The BICEPS core needs:
- Belonging
- Improvement/Progress
- Choice
- Equality/Fairness
- Predictability
- Significance
Beyond the utility of having these needs enumerated to think about collectively
— with obvious implications — I find it useful to examine them from varying
frames of references. To that end, consider each from the perspective not of
rewards and perks, certificates and foosball tables. Ponder them with the goal
of creating a virtuous cycle, where the work improves the company, engendering
greater satisfaction in the work, and encouraging more of the same.
Belonging
Organizations serious about encouraging friendships and closeness often
highlight social gatherings, team-building exercises, and outings. But don’t
underestimate the motivation of the work. Small teams given the space to
collaborate and accomplish their goals might be the best structure to create a
sense of belonging to a tight-knit group — and for employees to find joy in
their accomplishments.
Then reward those accomplishments. Not just with compensation or perks. No. Put
the full force of the business behind them. If a team finished work on a feature
or shipped a product, don’t limit recognition to a cocktail hour and a raised
toast. Promote the hell out of it through all available channels: marketing,
sales, blogging, support, community forums, whatever. The surest road to
satisfaction and a sense of belonging is to turn that work into a palpable
success for the organization.
Improvement/Progress
Funds for conferences, training, and formal education clearly help employees
make progress in their careers, or to sipmly improve themselves. But people
also get satisfaction from work that helps the company to execute its
strategies and meet its goals. Assuming the vision aligns with an employee’s
values, contributing to the material achievement of
that vision becomes the employee’s achievement, too.
So be sure to create opportunities for all employees to grow, both in their
careers and contributions to the company mission. Avoid artificial divides
between those who make the execute and those who support them. Not everyone
will participate; still, encourage ideas and suggestions from all quarters and,
where possible, adopt them.

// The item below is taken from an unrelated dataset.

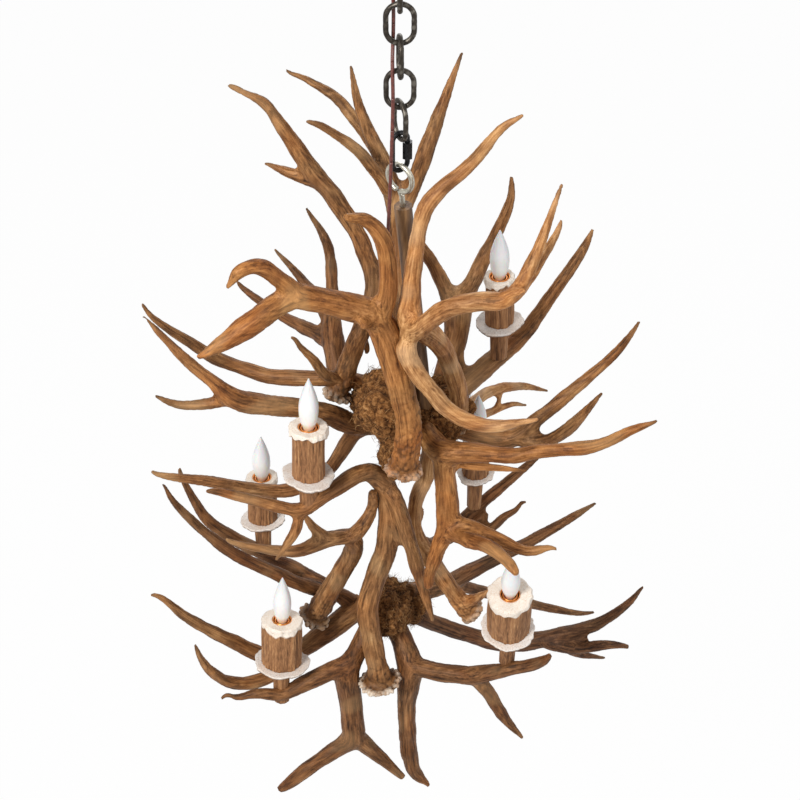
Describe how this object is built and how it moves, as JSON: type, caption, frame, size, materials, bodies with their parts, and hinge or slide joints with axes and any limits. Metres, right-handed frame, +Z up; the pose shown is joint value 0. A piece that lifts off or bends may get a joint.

Beyond the old canard to “act like an owner”,
clearly link organizational success to the ideas and work that created it, and
give everyone the chance to make a difference. They improve as the business
improves, and that’s progress.
Choice
Typically, “choice” means different healthcare plans, Mac or PC, sitting or
standing desk. Such perks are nice, but not materially meaningful.
The choices that warm the creative worker’s heart have much more to do with
autonomy and decision-making than fringe benefits. Let teams choose their
projects, decide on technologies, self-organize, make the plans to execute.
People empowered to take initiative and make decisions without micromanagement
or post-hoc undermining find motivation and reward in the work itself. Let them
do it!
Equality/Fairness
Yes, grant employees equal access to resources, to management, to the
decision-making process, and any other information necessary for their work,
benefits, etc. That only stands to reason. But give them equal access to
interesting work, too. Where possible, avoid unilaterally appointing people to
teams or projects: let them organically organize and pick their collaborators
and projects. Such decisions mustn’t be made in isolation; it wouldn’t be fair.
Rather, you’ll need to hold regular get-togethers of all relevant teams to make
such decisions collectively, PI Planning-style. Give everyone a voice, leave
no one out, and they will mostly work out the optimal distribution of tasks.
Predictability
In addition to paying employees on time, every two weeks, make the work cycle
predictable, too. Everyone should have a good idea when things happen, what the
iteration cycle looks like, what the steps are and when they get slotted into
the schedule, when projects complete and products ship. Just as importantly,
make it clear what will they be working on next – or at least what’s in the
pipeline for the teams to choose and plan for in the next iteration of the
development process. A predictable cadence for the work lets people understand
where they are at any given time, what’s next, and what successful execution
looks like.
Significance
Titles and industry recognition, obviously, but this item brings my commentary
full circle. Make sure that the work employees do gets seen not only by
immediate managers, not simply lauded at the weekly dessert social. Make it a
part of the success of the company. Promote the hell out of it, let customers
and users know that it exists and solves their problems — no, show them —
and shout it from the rooftops so the entire world know about all the stuff
made by your super valuable team of humans.
They’ll be happier, more satisfied, and ready to make the next success.